Premiere an der „Deutschen Oper Berlin“: Korngolds „Das Wunder der Heliane“ neu gesehen
41 Jahre nach der Uraufführung erlebte Erich Wolfgang Korngolds „Das Wunder der Heilane“ am Sonntagabend in der „Deutschen Oper Berlin“ ein triumphales Comeback: nach der reserviert aufgenommenen Uraufführung am 7. Oktober 1927 an der „Hamburger Staatsoper“ gilt die Oper als schwierig und nur bedingt ausführbar. Ein seltsam verschrobenes Libretto, eine Partitur, die von Orchester und Sängern Höchstleistungen fordert, mögen die Gründe dafür sein. Eine Musik, die mehr an Hollywood erinnert und weniger an den Zeitgeist der 1920er Jahre, so präsentiert sich die Oper heute. Das es sich dabei um weit mehr handelt, als um den überambitionierten Versuch des Komponisten, seinen Erfolg mit „Die tote Stadt“ zu wiederholen, macht die fulminante Inszenierung Christof Loy deutlich.

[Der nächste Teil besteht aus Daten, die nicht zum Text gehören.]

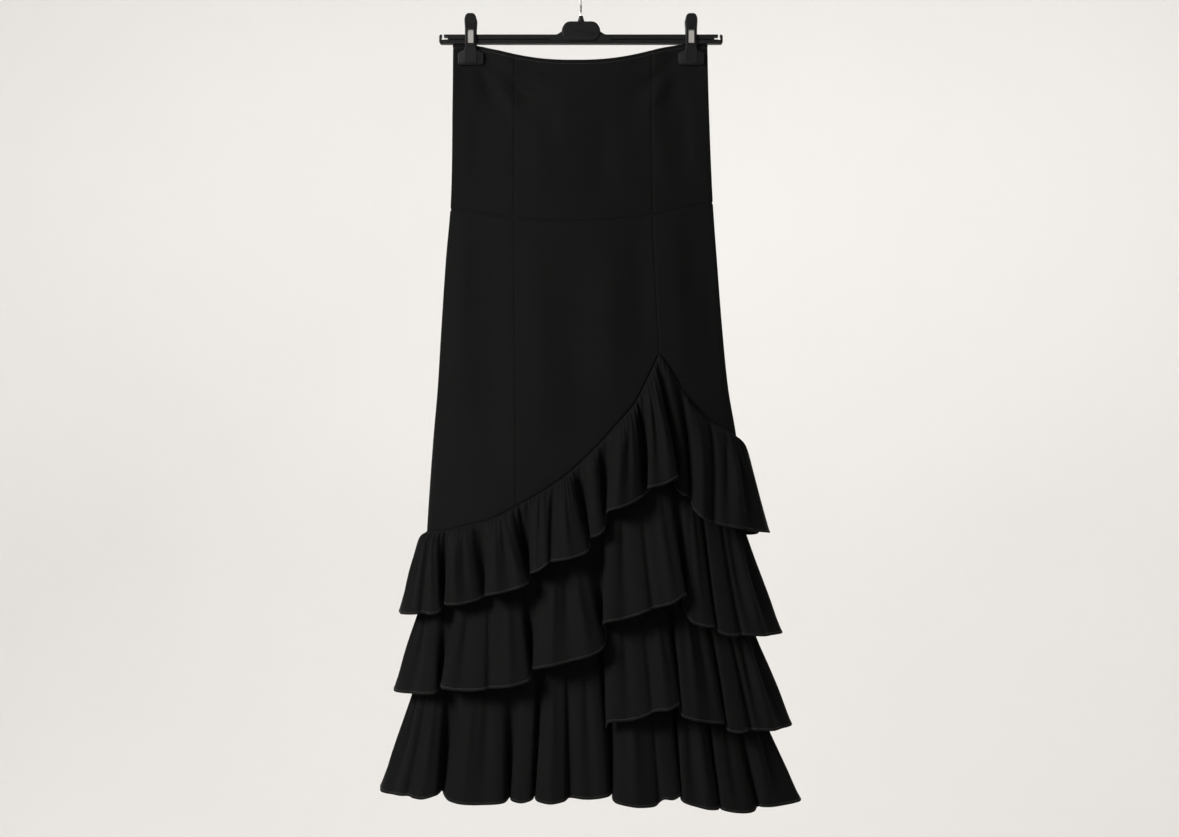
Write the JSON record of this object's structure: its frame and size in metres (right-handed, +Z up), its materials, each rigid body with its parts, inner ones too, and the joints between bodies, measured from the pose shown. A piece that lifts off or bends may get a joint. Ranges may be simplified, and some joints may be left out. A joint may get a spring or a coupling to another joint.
{
  "type": "flamenco skirt on a clip hanger",
  "caption": "Long black flamenco skirt with a yoke, a slanted ruffle line and tiers of ruffles, hung flat by its waist from the two clips of a plastic hanger.",
  "frame": {"origin": "inner top of the hanger's hook, where the rail carries it", "axes": "+Z up, +X to the right seen from the front, +Y from the front of the skirt to its back"},
  "size_m": [0.5304, 0.2261, 1.0386],
  "materials": {
    "black_crepe": "matte",
    "black_plastic": "satin",
    "bright_steel": "polished"
  },
  "bodies": {
    "root": {"yoke_front_left": "black_crepe", "yoke_front_center": "black_crepe", "yoke_front_right": "black_crepe", "yoke_back": "black_crepe", "body_front_left": "black_crepe", "body_front_center": "black_crepe", "body_front_right": "black_crepe", "body_back": "black_crepe", "underskirt_front": "black_crepe", "underskirt_back": "black_crepe", "ruffle_1_front": "black_crepe", "ruffle_1_back": "black_crepe", "ruffle_2_front": "black_crepe", "ruffle_2_back": "black_crepe", "ruffle_3_front": "black_crepe", "ruffle_3_back": "black_crepe", "ruffle_4_front": "black_crepe", "ruffle_4_back": "black_crepe", "hanger_bar": "black_plastic", "left_clip_front_jaw": "black_plastic", "left_clip_back_jaw": "black_plastic", "right_clip_front_jaw": "black_plastic", "right_clip_back_jaw": "black_plastic", "hanger_hook": "bright_steel", "left_clip_spring": "bright_steel", "right_clip_spring": "bright_steel"}
  },
  "joints": []
}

Christof Loy arbeitet bei seiner Inszenierung mit der schwierigen Kunst der Reduktion, für die Johannes Leiacker ein alle vier Akte einheitliches Bühnenbild geschaffen hat: Gerichtssaal im klassizistischen Stil, Kerkerzelle und Volkstribunal in Einem. Damit bringt er das zwischen religiösen Mysterienspiel, das an Reinhardts „Miracel“ erinnert, Politparabel und Dreiecksgeschichte in einen nüchternen Rahmen. Dabei wirken selbst die heikelsten Momente des Librettos erträglich – die Auferweckung eines Toten und die Himmelfahrt der beiden Liebenden am Schluss.
Neben Marc Albrechts enorm eleganter Führung des Orchesters, ist der Erfolg dieser „Heliane“ ein wesentlicher Verdienst der vorwiegend jungen Solisten, die Sensationelles leisten. Sara Jakubiak überzeugt in jedem Moment in ihrer Interpretation der Titelpartie als einer Frau, die in ihrer Passion treu bleibt. Ihr Stimmwunder gibt der Musik Korngolds eine zusätzlich berückende Dimension.
Glanzvoll auch Josef Wagner, als von dunklen Mächten getriebener Despot, der seine Frau Heliane an die Lichtgestalt eines Fremden verliert, der dabei ist, Hoffnung in eine hoffnungslose Gesellschaft zu bringen. Diesem Heilsbringer verleiht der Amerikaner Brian Jagde mit feiner Gesten Profil. Erstaunlich gut funktioniert dabei der Umstand, dass es sich dabei nicht – wie bei früheren Inszenierungen der „Heliane“ -um einen Konflikt Alt/Jung handelt, sondern um den Machtkampf zwischen zwei jungen Männern.
Diese Berliner Inszenierung holt „Das Wunder der Heliane“ nicht nur aus dem Dunkel des Vergessens, sondern gibt der Oper wohl zum ersten Mal eine angemessene Interpretation. Ein typisches Werk auch, dass erst im Abstand zu seiner Entstehung den Blick auf das Wesentliche öffnet. So finden sich beispielsweise große Teile des zweiten Aktes in Korngolds Soundtrack zu „The Sea wolf“ (Regie: Michael Curtiz, 1942) wieder. Kurzum: dieses „Wunder der Heliane“ ist nicht nur ein Höhepunkt des Opernjahres, sondern hat das Zeug dazu, in die Operngeschichte einzugehen!